Com isso, o encaixe dos atletas com o modelo de jogo do argentino foi rápido. Internamente, entende-se que o treinador se faz compreender facilmente. Mesmo sem muitos treinamentos por conta do calendário cheio, ele consegue transmitir o que deseja dentro de campo e tem impressionado os jogadores com a didática.
“Existe um alinhamento muito grande com a comissão fixa e diretoria, havendo bastante espaço para diálogo e considerações de todos. Tem uma gestão muito eficiente com os atletas, motiva a todos, tem boa comunicação, didática e clareza de conceitos. É muito transparente na comunicação com os atletas”, destacou Victor.
Gestão de grupo
O trato de Milito com o elenco caminha lado a lado da relação positiva dele com os demais funcionários. A gestão de grupo é mais um dos fatores que explicam os bons resultados recentes do Atlético. Algumas pessoas relataram ao No Ataque que os jogadores estão mais empolgados com o trabalho e que o treinador tem a capacidade de envolver também aqueles que não são titulares.
Uma fonte ligada a dois atletas reservas destacou a simplicidade do comandante do Galo. Ele se coloca em igualdade com o elenco e sabe lidar com os profissionais ao seu redor.
“Gestão. Não quer o protagonismo. Não quer os holofotes, supremacia, ser melhor que ninguém”, respondeu essa pessoa, ao ser perguntada sobre qual seria o diferencial do treinador.
São várias as estratégias de Milito para manter todos motivados. Uma delas foi colocada em prática na finalíssima do Campeonato Mineiro contra o Cruzeiro, por exemplo. O argentino não revelou o time titular ao elenco na véspera. Os jogadores só souberam quem ia jogar na palestra no dia da partida. Com isso, o técnico conseguiu mantê-los bem preparados e com a expectativa de atuar.
Sintonia com a torcida
Milito entendeu rapidamente que não lhe bastaria a boa relação com jogadores e funcionários do Atlético. Assim, o argentino trabalhou com inteligência a comunicação com os torcedores alvinegros nas coletivas de imprensa. Não são raros os momentos em que ele manda recados diretamente aos atleticanos.
“Necessitamos do seu apoio, mas não somente nos bons momentos. Necessitamos do seu apoio quando a coisa não for tão bem, porque é o futebol e isso pode acontecer. Aí, precisaremos estar juntos e unidos. Sempre temos que estar juntos e unidos: na vitória e na derrota”, disse.

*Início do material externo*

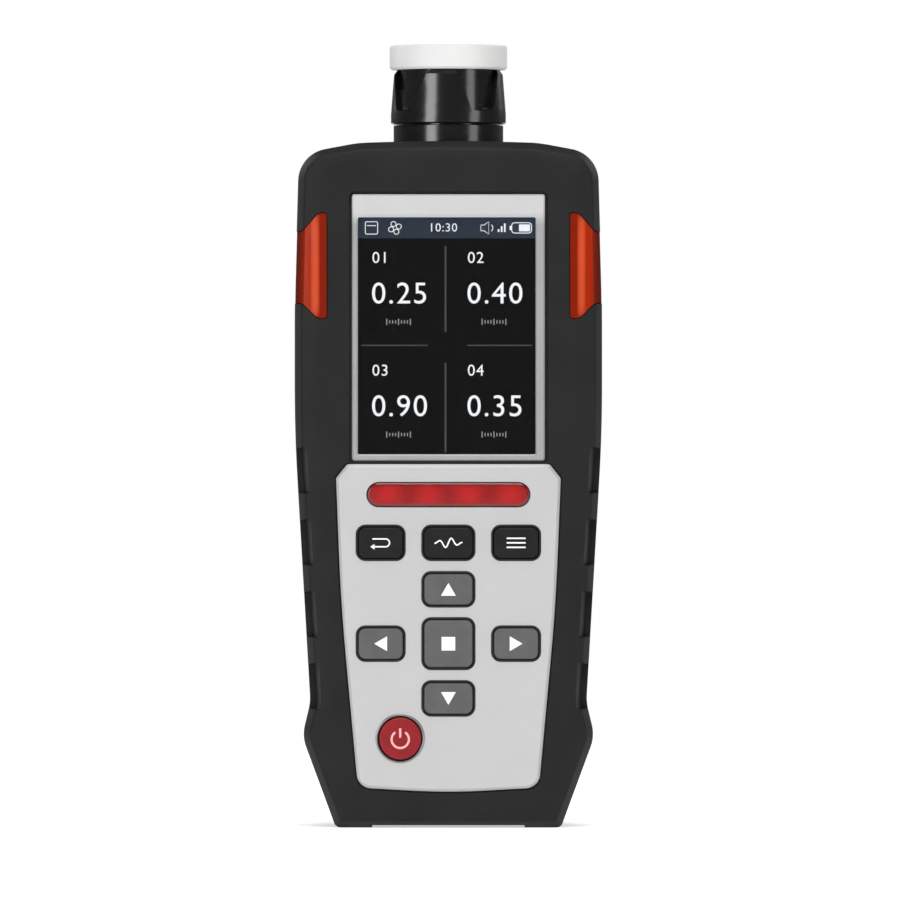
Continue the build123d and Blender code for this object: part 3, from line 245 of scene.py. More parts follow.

“Porque seremos mais fortes. Seguramente, dessa maneira, serão muito mais vitórias do que derrotas. Eu necessito que estejamos juntos. Que estejamos juntos nos momentos de felicidade, compartilhando isso, mas também estar junto nos momentos de adversidade. Aí é o mais importante. Mas tenho a certeza de que vamos fazer bem e vamos representar muito bem o escudo do Galo”, pontuou o técnico.
E as coisas vão muito bem. Das arquibancadas, torcedores atleticanos gritam o nome do técnico em todos os jogos e se dizem “Militizados”. Nesse embalo, numa comunhão entre time, comissão e torcida, o Atlético sonha com um 2024 vitorioso.
O resultado dos bastidores
Além do título mineiro, o Atlético alcançou triunfos importantes na Copa Libertadores e no Campeonato Brasileiro. O time conseguiu a classificação antecipada para as oitavas de final do torneio continental, com 100% de aproveitamento, e está em sexto lugar na Série A, tendo conquistado nove dos 15 pontos possíveis.
São 12 jogos de invencibilidade, com oito vitórias e quatro empates – 77,7% de aproveitamento. Foram 26 gols marcados e 10 sofridos. O único treinador a conseguir uma maior sequência invicta em um começo de trabalho no Atlético no século foi Abel Braga, com 14 partidas sem derrotas em 2001.
Embalado, o Atlético volta a campo para enfrentar o Peñarol nesta terça-feira (14/5), às 19h de Brasília. A partida, pela quinta rodada do Grupo G da Libertadores, será disputada no Estádio Campeón Del Siglo, em Montevidéu, no Uruguai.